Vis á vis this court, Petitioner fails to meet the fifth threshold requirement for coram nobis: he presents no new information that would change our analysis regarding sentence reassessment and instead asks us to reevaluate evidence and legal issues already considered. We adhere to our decision in Reese III and deny relief.

Order at 3 (marks and emphasis in original).

Deadlines were the #5 Military Justice Story of 2016, because the defense missed the deadline to petition CAAF in United States v. LaBella, 75 M.J. 52 (C.A.A.F. Dec. 11, 2015) (CAAFlog case page), and the Air Force Appellate Government Division’s successive motions for reconsideration by the CCA did not toll the 60-day deadline for a certificate for review in United States v. Williams, 75 M.J. 244 (C.A.A.F. May 3, 2016) (CAAFlog case page).

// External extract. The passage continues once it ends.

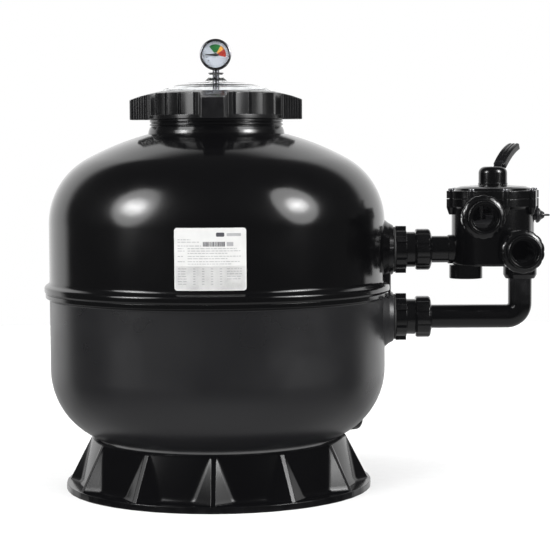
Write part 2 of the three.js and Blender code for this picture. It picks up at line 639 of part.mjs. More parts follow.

The issue is Reese isn’t so much a missed deadline as it is a deliberate act, but CAAF’s 2015 decision in LaBella established that the Coast Guard CCA lacked jurisdiction to grant the reconsideration that Reese requested in February.

Now – depending on how the case is characterized – Reese faces either a 20-day deadline to file a writ-appeal petition with CAAF (CAAF R. 19(e)), or no specific deadline to file an original petition for a writ of error coram nobis (CAAF R. 19(d)), though the smart move would be to file an original writ petition within 20 days.